Documentation suggestions

Ian Bicking ianb at colorstudy.com
Tue Dec 6 13:10:09 EST 2005


Fredrik Lundh wrote:
> > > There's another struggle within the LibRef: is it a reference or a
> > > tutorial?  Does it list methods in alphabetical order so you can look
> > > them up, or does it list them in a pedagogically useful order?  I
> > > think it has to be a reference; if each section were to be a tutorial,
> > > the manual would be huge.  Here I think the solution is to encourage
> > > separate tutorials and HOWTOs, and link to them from the LibRef.
> >
> > We don't have a clear place to put that material.  People's personal
> > pages leave the potential for material disappearing
>
> so ?  this "if we don't own it, we won't even pretend it exists" attitude
> of the PSF is beginning to get a bit boring.
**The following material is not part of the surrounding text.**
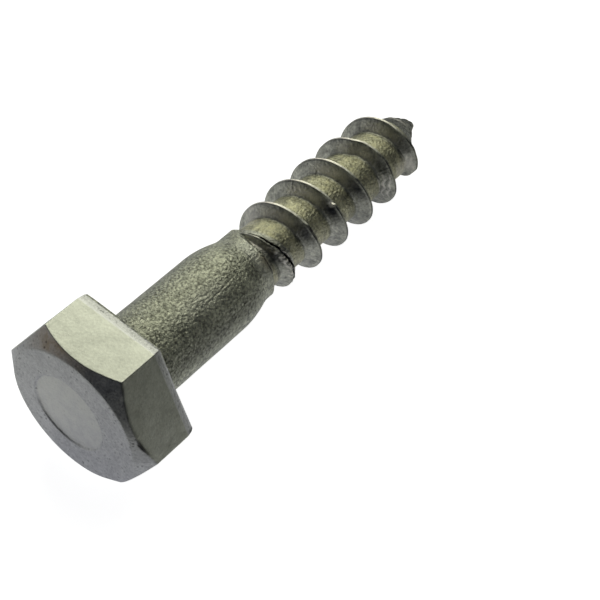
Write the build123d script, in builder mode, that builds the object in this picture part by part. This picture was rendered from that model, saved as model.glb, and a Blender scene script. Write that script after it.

Well, I ain't the PSF, so my comment here doesn't really indicate
anything with respect to that.  There are already links in the
reference document to external documents.  But if we start getting a
half dozen links for each page (which is not an unreasonable number)
the maintenance of trimming dead links and pages that are out of date
becomes more significant.  And there's no particular coordination, or
any simple feedback process that can be applied to all content.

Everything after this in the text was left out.